┏━━

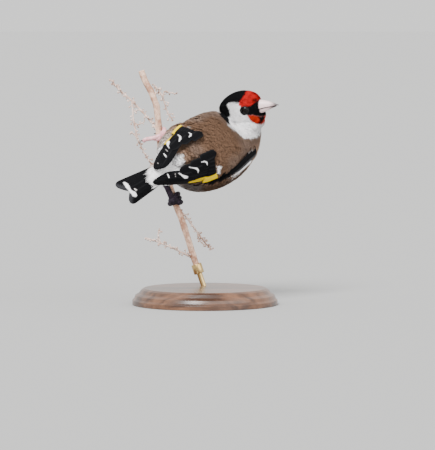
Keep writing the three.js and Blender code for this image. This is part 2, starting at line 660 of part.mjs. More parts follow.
let flesh = solid(trunkGeometry(), BODY).add(solid(headGeometry(), SKULL));
for (const side of sides) {
  flesh = flesh.add(solid(lid(side), SKULL)).subtract(solid(eyeball(side, GAP), SKULL));
  flesh = flesh.subtract(wingPocket(side));
}
const headCut = headPoint(0, 0, 0).addScaledVector(neckLine, HEAD_CUT);
const neckCut = bodyPoint(NECK_CUT, 0.6, 2.5);
flesh = flesh.subtract(parting(headCut, neckLine)).subtract(parting(neckCut, bodyForward));
const pieces = flesh.decompose().sort((a, b) => b.volume() - a.volume()).slice(0, 3);
const middleOf = (made) => {
  const box = made.boundingBox();
  return new THREE.Vector3(...[0, 1, 2].map((i) => (box.min[i] + box.max[i]) / 2)).dot(bodyForward);
};
const [torsoSolid, neckSolid, headSolid] = pieces.sort((a, b) => middleOf(a) - middleOf(b));

// Bill halves start on the head's surface
const headSwollen = solid(headGeometry(GAP), SKULL);
let upperBill = solid(billHalf(UPPER_BILL, true), SKULL).subtract(headSwollen);
for (const side of sides) {
  const pit = new THREE.SphereGeometry(NOSTRIL.radius, 8, 6).translate(NOSTRIL.x, side * NOSTRIL.y, NOSTRIL.z);
  upperBill = upperBill.subtract(solid(pit, SKULL));
}
const lowerBill = solid(billHalf(LOWER_BILL, false), SKULL).subtract(headSwollen);

const torsoSwollen = solid(trunkGeometry(GAP), BODY);
const tail = tailSolid().subtract(torsoSwollen);

add(body, "torso", torsoSolid, materials.brown);
add(body, "neck", neckSolid, materials.brown);
add(skull, "head", headSolid, materials.brown);
add(skull, "bill_upper", upperBill, materials.bill);
add(skull, "bill_lower", lowerBill, materials.bill);
for (const side of sides) {
  const name = SIDE_NAMES.get(side);
  add(skull, `eye_${name}`, solid(eyeball(side, 0), SKULL), materials.eye);
  const around = torsoSwollen.subtract(wingRoom(side));
  add(body, `wing_${name}`, wing(side).subtract(around), materials.black);
}
add(body, "tail", tail, materials.black);

// Legs: thigh, shank, foot and claws, each cut back from its neighbour
const stemRoom = stemSolid(GAP);
const twigRoom = join(Object.values(TWIGS).map((branches) => twigSolid(branches.map(([radius, ...line]) =>
  [radius + GAP, ...line]))));
for (const side of sides) {
  const name = SIDE_NAMES.get(side);
  const leg = LEGS[name];
  const [hip, heel] = [vector(leg.hip), vector(leg.heel)];
  const frame = footFrame(leg);
  const ankle = gripPoint(frame, 0, 0, GRIP + 0.6);
  const thighLine = THIGH_RADII.map((_, i) => hip.clone().lerp(heel, i / (THIGH_RADII.length - 1)));
  const thigh = (margin) => solid(tube(thighLine, THIGH_RADII.map((radius) => radius + margin), 12));
  const shankLine = Array.from({ length: 6 }, (_, i) => heel.clone().lerp(ankle, i / 5));
  const shank = (margin) => solid(tube(shankLine, shankLine.map((p, i) =>
    SHANK_RADIUS * (i === 0 || i === 5 ? 1.12 : 0.95) + margin), 10));
  const pad = (margin) => ball(ankle, PAD_RADIUS + margin);
  add(legs, `thigh_${name}`, thigh(0).subtract(torsoSwollen), materials.brown);
  add(legs, `shank_${name}`, shank(0).subtract(thigh(GAP)).subtract(pad(GAP)).subtract(torsoSwollen),
    materials.skin);
  const foot = join([pad(0), ...leg.toes.map((toe) => toeSolid(leg, toe))]);
  add(legs, `foot_${name}`, foot.subtract(stemRoom).subtract(twigRoom), materials.skin);
  leg.toes.forEach((toe, i) => {
    const cleared = clawSolid(leg, toe).subtract(toeSolid(leg, toe, GAP)).subtract(stemRoom).subtract(twigRoom);
    add(legs, `claw_${name}_${i + 1}`, cleared, materials.black);
  });
}

// The stand: a turned base, and a rod with a socket that holds the stem's lower end
const BASE = { radius: 40, height: 9 };
const ROD = { radius: 1.5, socket: 2.9, depth: 3.2, sunk: 4 };
const foot = STEM_CURVE.getPoint(0);
const lean = STEM_CURVE.getTangent(0);
const socketTop = foot.clone().addScaledVector(lean, ROD.depth);
const socketEnd = foot.clone().addScaledVector(lean, -2.2);
const rodEnd = new THREE.Vector3(foot.x - lean.x * 14, foot.y, BASE.height - ROD.sunk);
const rodLine = [socketEnd.clone().addScaledVector(lean, 1), new THREE.Vector3().lerpVectors(socketEnd, rodEnd, 0.5), rodEnd];
const rod = (margin) => solid(tube(rodLine, [1, 1, 1].map(() => ROD.radius + margin), 16));
const socket = solid(tube([socketTop, foot, socketEnd], [1, 1, 1].map(() => ROD.socket), 20));
const baseProfile = [[0, 0], [BASE.radius, 0], [BASE.radius, 2.5], [BASE.radius - 1, 3.5], [BASE.radius - 1.6, 5.2],
  [BASE.radius - 3.6, 6.4], [BASE.radius - 5, 8.2], [BASE.radius - 6.5, BASE.height], [0, BASE.height]];
const base = new THREE.LatheGeometry(baseProfile.map(([x, y]) => new THREE.Vector2(x, y)), 48).rotateX(Math.PI / 2);
const perchStem = stemSolid();
add(perch, "perch_stem", perchStem, materials.bark);
for (const [name, branches] of Object.entries(TWIGS)) {
  add(perch, name, twigSolid(branches).subtract(stemRoom), materials.bark);
}
add(stand, "stand_rod", join([rod(0), socket]).subtract(stemRoom), materials.brass);
add(stand, "stand_base", solid(base).subtract(rod(GAP)), materials.wood);

export default goldfinch;
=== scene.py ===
"""A life-size European goldfinch clinging to a dry weed stem on a small museum stand.

Shapes are worked out in millimetres, in the bird's own frames (x forwards, y to its left, z up its
back), and put into meshes in metres. The reference view looks along +Y.
"""
import math

import bpy
import numpy as np
from mathutils.kdtree import KDTree
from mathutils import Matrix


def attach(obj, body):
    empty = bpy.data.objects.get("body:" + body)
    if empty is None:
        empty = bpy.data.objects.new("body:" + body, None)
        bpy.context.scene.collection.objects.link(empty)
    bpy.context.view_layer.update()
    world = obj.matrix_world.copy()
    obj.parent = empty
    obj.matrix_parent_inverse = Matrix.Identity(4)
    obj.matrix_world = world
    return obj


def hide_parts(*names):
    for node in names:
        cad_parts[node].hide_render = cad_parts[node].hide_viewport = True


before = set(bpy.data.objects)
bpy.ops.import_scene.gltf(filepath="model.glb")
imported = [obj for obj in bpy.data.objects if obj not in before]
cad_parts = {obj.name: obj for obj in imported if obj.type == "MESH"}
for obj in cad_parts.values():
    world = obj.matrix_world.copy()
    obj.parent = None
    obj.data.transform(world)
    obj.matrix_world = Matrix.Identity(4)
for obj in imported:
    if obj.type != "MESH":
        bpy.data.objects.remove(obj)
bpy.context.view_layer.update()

METRE = 0.001  # one millimetre
RADIAN = 57.3  # degrees in a radian
SIDES = {"left": 1.0, "right": -1.0}


# Frames and smooth rows

def place(at, heading, pitch, roll):
    """Columns forward, left and up of a frame at a point: forward by heading and pitch, up rolled right."""
    h, p, r = np.radians([heading, pitch, roll])
    forward = np.array([np.cos(p) * np.cos(h), np.cos(p) * np.sin(h), np.sin(p)])
    across = np.array([-np.sin(h), np.cos(h), 0.0])
    up = np.cross(forward, across) * np.cos(r) - across * np.sin(r)
    left = np.cross(up, forward)
    return np.stack([forward, left, up], axis=1), np.array(at, float)


BODY = place([-0.8, 0, 85.5], 53, 16.6, 57)
SKULL = place([19.2, 11.0, 107.7], -20, 4, 12)


def outward(frame_of, points):
    """Points of a frame in the model's millimetres: turn times point plus origin."""
    turn, origin = frame_of
    return points @ turn.T + origin


def inward(frame_of, points):
    """Points of the model in a frame's own millimetres: (point - origin) times the turn."""
    turn, origin = frame_of
    return (points - origin) @ turn


def along(rows, t):
    """Each column as a smooth curve over the first: cubics whose slope at a row joins its neighbours."""
    rows = np.asarray(rows, float)
    if rows[-1, 0] < rows[0, 0]:
        rows = rows[::-1]
    x = rows[:, 0]
    order = np.arange(len(x))
    before = np.maximum(order - 1, 0)
    after = np.minimum(order + 1, len(x) - 1)
    slope = (rows[after] - rows[before]) / (x[after] - x[before])[:, None]
    t = np.asarray(t, float)
    i = np.clip(np.searchsorted(x, t) - 1, 0, len(x) - 2)
    span = (x[i + 1] - x[i])[..., None]
    s = np.clip((t - x[i])[..., None] / span, 0, 1)
    eased = 3 * s**2 - 2 * s**3
    return (rows[i] * (1 - eased) + rows[i + 1] * eased
            + span * ((s**3 - 2 * s**2 + s) * slope[i] + (s**3 - s**2) * slope[i + 1]))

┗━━

Task directions -> Out of the data above, set down the lines from the one with "obj.data.transform(world)" to the one with "SKULL = place([19.2, 11.0, 107.7], -20, 4, 12)", both included, exactly as written and with no additions.

Written solution ->
    obj.data.transform(world)
    obj.matrix_world = Matrix.Identity(4)
for obj in imported:
    if obj.type != "MESH":
        bpy.data.objects.remove(obj)
bpy.context.view_layer.update()

METRE = 0.001  # one millimetre
RADIAN = 57.3  # degrees in a radian
SIDES = {"left": 1.0, "right": -1.0}


# Frames and smooth rows

def place(at, heading, pitch, roll):
    """Columns forward, left and up of a frame at a point: forward by heading and pitch, up rolled right."""
    h, p, r = np.radians([heading, pitch, roll])
    forward = np.array([np.cos(p) * np.cos(h), np.cos(p) * np.sin(h), np.sin(p)])
    across = np.array([-np.sin(h), np.cos(h), 0.0])
    up = np.cross(forward, across) * np.cos(r) - across * np.sin(r)
    left = np.cross(up, forward)
    return np.stack([forward, left, up], axis=1), np.array(at, float)


BODY = place([-0.8, 0, 85.5], 53, 16.6, 57)
SKULL = place([19.2, 11.0, 107.7], -20, 4, 12)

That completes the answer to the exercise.